Du silence du ministre Couillard dans le dossier du méga-hôpital du CHUM, qui sent fort la stratégie de survie, au mutisme qui traduit l’incapacité du ministre Chagnon à agir dans le cas de Kanesatake, rarement a-t-on vu un gouvernement faire preuve d’une telle prétention ("Nous sommes prêts"?) et d’une telle arrogance pour ensuite s’écraser, se défiler. Allumer des feux et se replier pour les éteindre, dire une chose pour ensuite faire son contraire. Et s’en féliciter.

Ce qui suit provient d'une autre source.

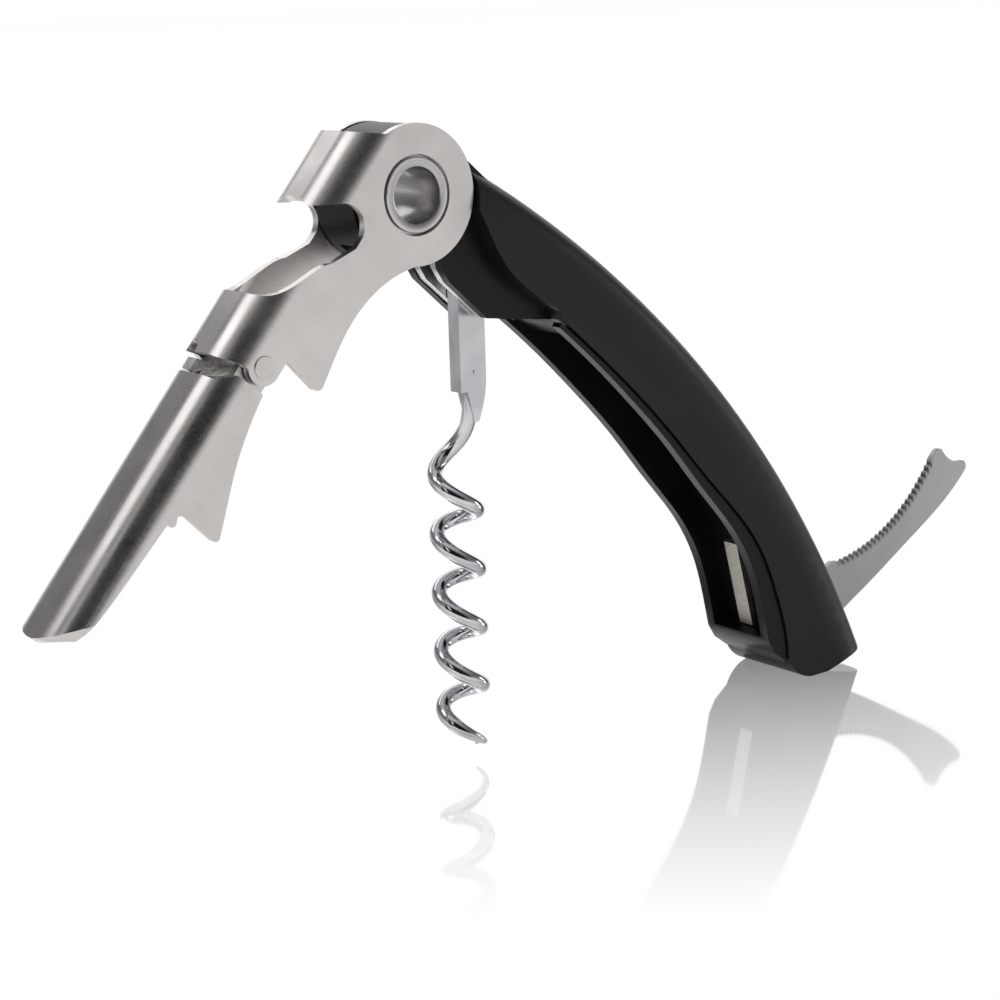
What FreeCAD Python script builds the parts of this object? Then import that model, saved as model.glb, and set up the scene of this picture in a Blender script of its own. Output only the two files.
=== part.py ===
"""Double-hinged lever corkscrew: handle with worm and foil blade, two-part fulcrum lever.

Frame: +Z up, origin at the centre of the hollow head axle, the axle along Y, the handle
towards +X and down, the lever towards -X and down. The blade and the worm are swung out
and the tool stands on the flat end of its handle. All lengths are millimetres.
"""
import FreeCAD, Part
import math
import os
import re

import Sketcher
from FreeCAD import Placement, Rotation, Vector

os.makedirs("parts", exist_ok=True)
doc = FreeCAD.newDocument("lever_corkscrew")

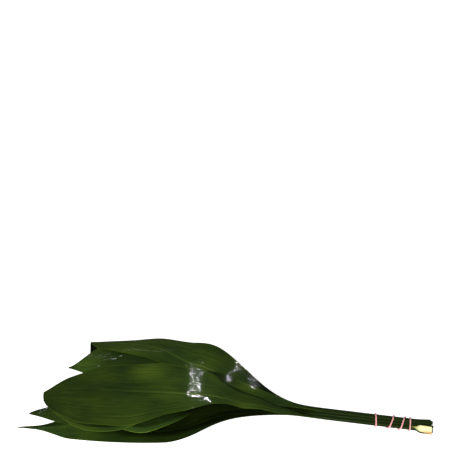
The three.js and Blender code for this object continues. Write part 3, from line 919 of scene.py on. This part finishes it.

En fait, si le premier mandat du gouvernement de Jean Charest était un conte, ce serait sans doute celui du Magicien d’Oz. Sur la route de briques jaunes du pouvoir, une fois leur passage payé à la compagnie qui en assure la gestion en PPP, le premier ministre se lancerait à la recherche d’un cerveau, le ministre Couillard d’un cœur et le ministre Chagnon d’un peu de courage.
Et Pierre Reid? Il ferait claquer les talons de ses petits souliers rouges pour retourner au plus vite à Sherbrooke, son Kansas à lui.
ooo
En terminant, juste un truc, rapidement. Encore à propos de Dieu et des catastrophes naturelles. J’écoutais Marie-France Bazzo la semaine dernière qui, avec ses invités, cherchait un "sens" à donner au tsunami. Je m’y attendais un peu, mais j’ai tout de même sursauté quand l’animatrice a évoqué une sorte de revanche de la Nature, de représailles pour ce que nous lui faisons subir.
Wôô les moteurs! D’un point de vue purement symbolique, peut-être, mais cette mystique de l’écologie est aussi vaine et aussi fausse que de prétendre que la punition divine existe. Allah, Krishna ou Gaïa, quelle différence? Aucune. La Terre n’a pas plus de conscience qu’un géranium ou que Dave Hilton. Chercher un "sens écologique" dans les catastrophes, imaginer la Terre qui se ferait justice, c’est chercher du sens dans une tempête de neige.
Et qu’est-ce que vous ririez de moi si je vous disais que les tempêtes de neige, c’est la Terre qui ferme les écoles parce qu’il n’y a pas assez de cours d’écologie!